Peter Tillman's avatar

Thanks for this. Nice examples of 20-20 hindsight. "Science advancing vis funerals" and the exceptions. Nothing is ever simple..... Anyway, very good post! Thank you

Peter Apps's avatar

There are two additional influences to be considered; research with no funding never gets done, and so what funders believe determines the research agenda, and the aim of research has shifted from generating new, coherent knowledge, to graduating masters and doctorate students, for which a rehash of something established serves just as well as actually generating new knowledge, without the unpredictability that makes funders nervous.

Alex Mendelsohn's avatar

With regards to social sciences (and maybe other areas of science), an insightful piece.

With regards to the examples from physics, they appear well wide of the mark.

"There are still physics PhDs trying to prove that the sun orbits the Earth" links to a book where one of the authors' PhD appears to be in theology and religious studies. The other does have a PhD in physics.

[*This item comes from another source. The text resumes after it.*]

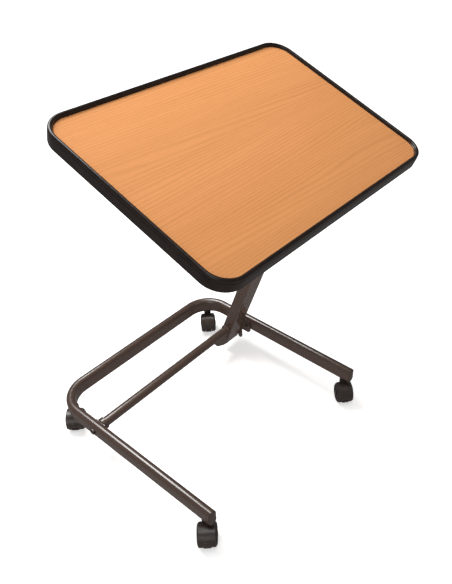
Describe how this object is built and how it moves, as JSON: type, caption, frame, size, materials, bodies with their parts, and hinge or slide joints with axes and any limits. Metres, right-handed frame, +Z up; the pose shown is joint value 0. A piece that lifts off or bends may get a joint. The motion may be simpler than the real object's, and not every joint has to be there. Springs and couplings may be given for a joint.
{
  "type": "overbed table",
  "caption": "Overbed table with a tilting rimmed wood-look tray top on a leaning telescopic post and a U-shaped tube base on hooded twin-wheel castors.",
  "frame": {"origin": "on the floor, under the middle of the whole table's bounding box at rest", "axes": "+Z up; +X out of the open end of the floor frame, which is down the slope of the top; +Y towards the side that carries the post"},
  "size_m": [0.5144, 0.6853, 0.7585],
  "materials": {
    "frame_paint": "glossy dark bronze hammered powder paint",
    "cap_plastic": "satin moulded black plastic",
    "zinc_steel": "zinc-plated steel",
    "knob_plastic": "fine-textured black plastic",
    "glide_plastic": "natural nylon",
    "board_core": "particle board",
    "wood_laminate": "satin beech laminate",
    "rim_plastic": "glossy near-black brown edging",
    "castor_plastic": "satin black nylon",
    "wheel_plastic": "satin black nylon tread"
  },
  "bodies": {
    "floor_frame": {"base_frame": "frame_paint", "leg_cap_left": "cap_plastic", "leg_cap_right": "cap_plastic", "cross_bar": "frame_paint", "cross_bar_saddle": "frame_paint", "cross_bar_plug": "zinc_steel", "cross_bar_bolt": "zinc_steel", "cross_bar_gusset": "frame_paint", "outer_post": "frame_paint", "post_foot_cap": "cap_plastic", "foot_bracket": "frame_paint", "foot_bolts": "zinc_steel", "foot_nuts": "zinc_steel", "post_guide_bush": "cap_plastic", "height_lock_boss": "frame_paint", "castor_front_left_socket": "zinc_steel", "castor_front_left_stem": "zinc_steel", "castor_front_right_socket": "zinc_steel", "castor_front_right_stem": "zinc_steel", "castor_rear_left_socket": "zinc_steel", "castor_rear_left_stem": "zinc_steel", "castor_rear_right_socket": "zinc_steel", "castor_rear_right_stem": "zinc_steel"},
    "height_lock": {"height_knob": "knob_plastic", "height_lock_screw": "zinc_steel"},
    "mast": {"inner_post": "frame_paint", "inner_post_glide": "glide_plastic", "tilt_yoke": "frame_paint", "tilt_washers": "zinc_steel"},
    "tray_top": {"table_saddle": "frame_paint", "tilt_bolt": "zinc_steel", "saddle_screws": "zinc_steel", "table_board": "board_core", "table_laminate": "wood_laminate", "edge_rim": "rim_plastic"},
    "tilt_clamp": {"tilt_knob": "knob_plastic"},
    "castor_front_left": {"castor_front_left_body": "castor_plastic", "castor_front_left_axle": "zinc_steel"},
    "castor_front_left_wheel_a": {"castor_front_left_wheel_a": "wheel_plastic"},
    "castor_front_left_wheel_b": {"castor_front_left_wheel_b": "wheel_plastic"},
    "castor_front_right": {"castor_front_right_body": "castor_plastic", "castor_front_right_axle": "zinc_steel"},
    "castor_front_right_wheel_a": {"castor_front_right_wheel_a": "wheel_plastic"},
    "castor_front_right_wheel_b": {"castor_front_right_wheel_b": "wheel_plastic"},
    "castor_rear_left": {"castor_rear_left_body": "castor_plastic", "castor_rear_left_axle": "zinc_steel"},
    "castor_rear_left_wheel_a": {"castor_rear_left_wheel_a": "wheel_plastic"},
    "castor_rear_left_wheel_b": {"castor_rear_left_wheel_b": "wheel_plastic"},
    "castor_rear_right": {"castor_rear_right_body": "castor_plastic", "castor_rear_right_axle": "zinc_steel"},
    "castor_rear_right_wheel_a": {"castor_rear_right_wheel_a": "wheel_plastic"},
    "castor_rear_right_wheel_b": {"castor_rear_right_wheel_b": "wheel_plastic"}
  },
  "joints": [
    {"name": "mast_slide", "type": "slide", "parent": "floor_frame", "child": "mast", "axis": [0.3486, 0, 0.9373], "range_m": [-0.1, 0.14]},
    {"name": "top_tilt", "type": "hinge", "parent": "mast", "child": "tray_top", "pos_m": [0.08768, 0.14995, 0.62281], "axis": [0, 1, 0], "range_deg": [-20.4, 25]},
    {"name": "height_lock_turn", "type": "hinge", "parent": "floor_frame", "child": "height_lock", "pos_m": [0.01726, 0.18995, 0.43348], "axis": [0, 1, 0], "range_deg": [0, 360]},
    {"name": "tilt_clamp_turn", "type": "hinge", "parent": "tray_top", "child": "tilt_clamp", "pos_m": [0.08768, 0.18495, 0.62281], "axis": [0, 1, 0], "range_deg": [0, 360]},
    {"name": "castor_front_left_swivel", "type": "hinge", "parent": "floor_frame", "child": "castor_front_left", "pos_m": [0.21655, -0.30205, 0.05], "axis": [0, 0, 1], "continuous": true},
    {"name": "castor_front_left_roll_a", "type": "hinge", "parent": "castor_front_left", "child": "castor_front_left_wheel_a", "pos_m": [0.22473, -0.31083, 0.025], "axis": [-0.7314, -0.682, 0], "continuous": true},
    {"name": "castor_front_left_roll_b", "type": "hinge", "parent": "castor_front_left", "child": "castor_front_left_wheel_b", "pos_m": [0.22473, -0.31083, 0.025], "axis": [-0.7314, -0.682, 0], "continuous": true},
    {"name": "castor_front_right_swivel", "type": "hinge", "parent": "floor_frame", "child": "castor_front_right", "pos_m": [0.21655, 0.18995, 0.05], "axis": [0, 0, 1], "continuous": true},
    {"name": "castor_front_right_roll_a", "type": "hinge", "parent": "castor_front_right", "child": "castor_front_right_wheel_a", "pos_m": [0.22533, 0.18177, 0.025], "axis": [-0.682, -0.7314, 0], "continuous": true},
    {"name": "castor_front_right_roll_b", "type": "hinge", "parent": "castor_front_right", "child": "castor_front_right_wheel_b", "pos_m": [0.22533, 0.18177, 0.025], "axis": [-0.682, -0.7314, 0], "continuous": true},
    {"name": "castor_rear_left_swivel", "type": "hinge", "parent": "floor_frame", "child": "castor_rear_left", "pos_m": [-0.22812, -0.28272, 0.05], "axis": [0, 0, 1], "continuous": true},
    {"name": "castor_rear_left_roll_a", "type": "hinge", "parent": "castor_rear_left", "child": "castor_rear_left_wheel_a", "pos_m": [-0.21978, -0.29135, 0.025], "axis": [-0.7193, -0.6947, 0], "continuous": true},
    {"name": "castor_rear_left_roll_b", "type": "hinge", "parent": "castor_rear_left", "child": "castor_rear_left_wheel_b", "pos_m": [-0.21978, -0.29135, 0.025], "axis": [-0.7193, -0.6947, 0], "continuous": true},
    {"name": "castor_rear_right_swivel", "type": "hinge", "parent": "floor_frame", "child": "castor_rear_right", "pos_m": [-0.22812, 0.17062, 0.05], "axis": [0, 0, 1], "continuous": true},
    {"name": "castor_rear_right_roll_a", "type": "hinge", "parent": "castor_rear_right", "child": "castor_rear_right_wheel_a", "pos_m": [-0.21949, 0.16228, 0.025], "axis": [-0.6947, -0.7193, 0], "continuous": true},
    {"name": "castor_rear_right_roll_b", "type": "hinge", "parent": "castor_rear_right", "child": "castor_rear_right_wheel_b", "pos_m": [-0.21949, 0.16228, 0.025], "axis": [-0.6947, -0.7193, 0], "continuous": true}
  ]
}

Notably, the book was self-published by "Catholic Apologetics International" of which the first author is the president. It is about as far as you can get from an academic article. No one in physics research is talking about whether the sun orbits the Earth.

On the Eddington experiment, to relate the dismissal of experimental data to p-hacking misunderstands experimental physics. There were genuine difficulties with the experimental procedure (see this article by Daniel Kennefick: https://physicstoday.aip.org/features/testing-relativity-from-the-1919-eclipse-a-question-of-bias)

At the cutting edge of experimental physics, problems with data collection are frequent. This is part of the challenge. In papers and theses, these problems are often pointed out with hypotheses given as to why the data doesn't match up perfectly with the theoretical model. This means other researchers can challenge these explanations.

The fact that we know about the problems with the Eddington experiment shows good scientific practice. It is not the same as p-hacking, where samples are deliberately manipulated, with the reasons often not disclosed.